* DATASET EXCERPT:

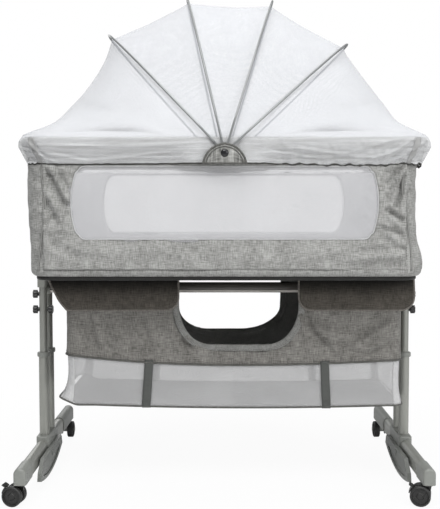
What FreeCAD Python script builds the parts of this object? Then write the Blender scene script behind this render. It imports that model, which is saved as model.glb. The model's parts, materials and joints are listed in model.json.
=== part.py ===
"""Bedside sleeper crib on wheeled feet, with a fan canopy of net.

Millimetres.  +X is to the right of someone who stands in front, +Y runs to the far side and
+Z is up.  The origin lies on the floor under the middle of the crib.
"""

import FreeCAD, Part
import math
import os

os.makedirs("parts", exist_ok=True)

# ------------------------------------------------------------------ clearances
CLEAR = 0.3  # gap between neighbours that only lie against each other
RUNNING = 0.05  # radial gap of a shaft that turns or slides in its hole
FIXED = 0.02  # radial gap of a pin or tube that is held fast

# ------------------------------------------------------------------ feet
FOOT_LENGTH = 608.0
FOOT_WIDTH = 24.0
FOOT_BOTTOM = 48.0
FOOT_HEIGHT = 35.0
FOOT_WALL = 2.0
CAP_WALL = 2.0
CAP_END = 9.0  # thickness of a cap's closed end
CAP_ROUND = 6.0
FRONT_CAP_LENGTH = 67.0
REAR_CAP_LENGTH = 150.0

# ------------------------------------------------------------------ casters and rear wheels
CASTER_RADIUS = 22.5
CASTER_TREAD = 13.0  # width of one of the twin discs
CASTER_GAP = 10.0  # between the twin discs
CASTER_TRAIL = 16.0
CASTER_FROM_END = 16.0  # stem axis behind the front end of the foot
CASTER_TURN = {"left": 170.0, "right": 165.0}  # heading of the trail, from +X
STEM_RADIUS = 5.0
STEM_LENGTH = 24.0
SOCKET_RADIUS = 9.0
AXLE_RADIUS = 3.5
YOKE_THICKNESS = 5.0
CROWN_RADIUS = 11.0
CROWN_HEIGHT = 3.0
LEVER_THICKNESS = 2.4
LEVER_WIDTH = 20.0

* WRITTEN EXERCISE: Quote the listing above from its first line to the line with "canopy of net.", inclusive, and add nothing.

* RESULT OF THE EXERCISE:
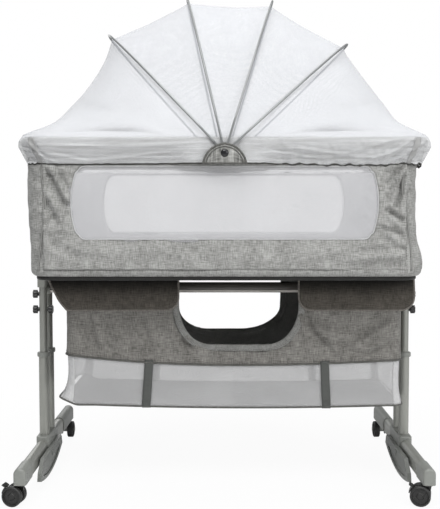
What FreeCAD Python script builds the parts of this object? Then write the Blender scene script behind this render. It imports that model, which is saved as model.glb. The model's parts, materials and joints are listed in model.json.
=== part.py ===
"""Bedside sleeper crib on wheeled feet, with a fan canopy of net.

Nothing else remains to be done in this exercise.